AIM OF THE EXERCISE => Below this line is the material. Write out only its lines from the one containing "Keep writing the" through the one containing "nut_bore_low = 30.1;", both kept, exactly.

──────── AVAILABLE DATA

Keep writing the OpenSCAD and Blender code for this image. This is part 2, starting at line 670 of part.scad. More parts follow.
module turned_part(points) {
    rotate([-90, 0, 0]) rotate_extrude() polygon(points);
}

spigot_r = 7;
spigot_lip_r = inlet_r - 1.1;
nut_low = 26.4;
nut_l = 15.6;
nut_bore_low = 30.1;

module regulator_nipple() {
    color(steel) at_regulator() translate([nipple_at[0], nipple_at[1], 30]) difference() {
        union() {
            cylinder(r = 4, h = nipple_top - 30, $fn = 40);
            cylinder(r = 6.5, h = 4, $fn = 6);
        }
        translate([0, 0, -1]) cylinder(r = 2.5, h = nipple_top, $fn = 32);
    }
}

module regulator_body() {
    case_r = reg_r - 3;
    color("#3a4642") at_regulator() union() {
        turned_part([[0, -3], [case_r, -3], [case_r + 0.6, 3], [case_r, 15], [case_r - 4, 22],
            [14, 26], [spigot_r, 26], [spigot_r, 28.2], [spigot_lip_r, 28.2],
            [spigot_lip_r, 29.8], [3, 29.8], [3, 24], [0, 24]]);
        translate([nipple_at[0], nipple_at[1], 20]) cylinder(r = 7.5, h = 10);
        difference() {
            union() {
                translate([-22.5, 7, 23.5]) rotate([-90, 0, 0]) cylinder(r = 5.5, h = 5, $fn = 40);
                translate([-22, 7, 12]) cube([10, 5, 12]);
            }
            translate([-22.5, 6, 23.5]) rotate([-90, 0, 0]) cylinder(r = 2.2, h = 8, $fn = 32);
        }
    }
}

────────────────
──────── AVAILABLE DATA

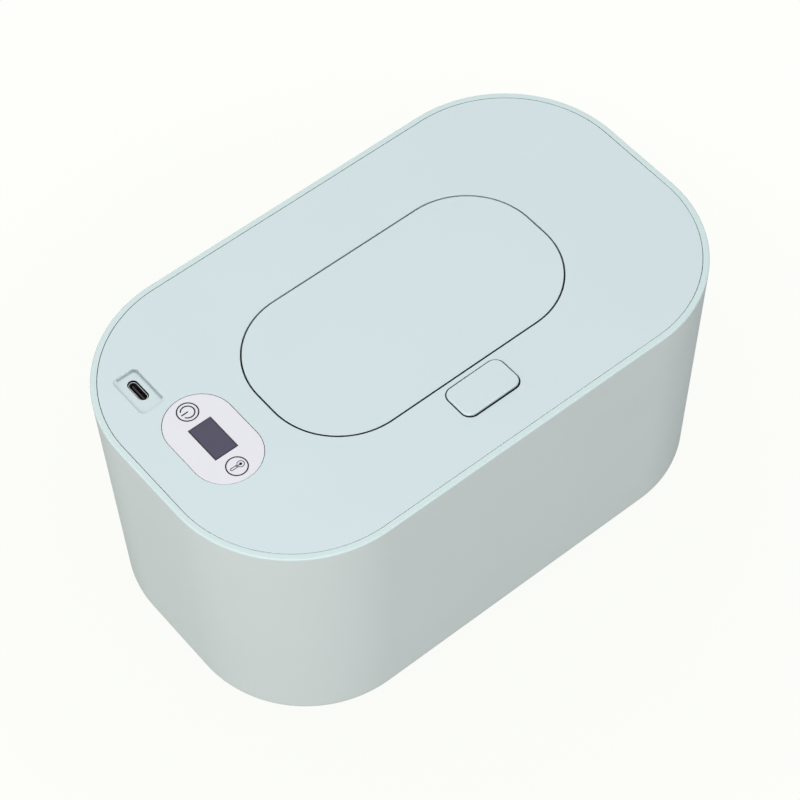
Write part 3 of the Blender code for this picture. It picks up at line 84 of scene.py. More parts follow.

────────────────

WRITTEN SOLUTION =>
Keep writing the OpenSCAD and Blender code for this image. This is part 2, starting at line 670 of part.scad. More parts follow.
module turned_part(points) {
    rotate([-90, 0, 0]) rotate_extrude() polygon(points);
}

spigot_r = 7;
spigot_lip_r = inlet_r - 1.1;
nut_low = 26.4;
nut_l = 15.6;
nut_bore_low = 30.1;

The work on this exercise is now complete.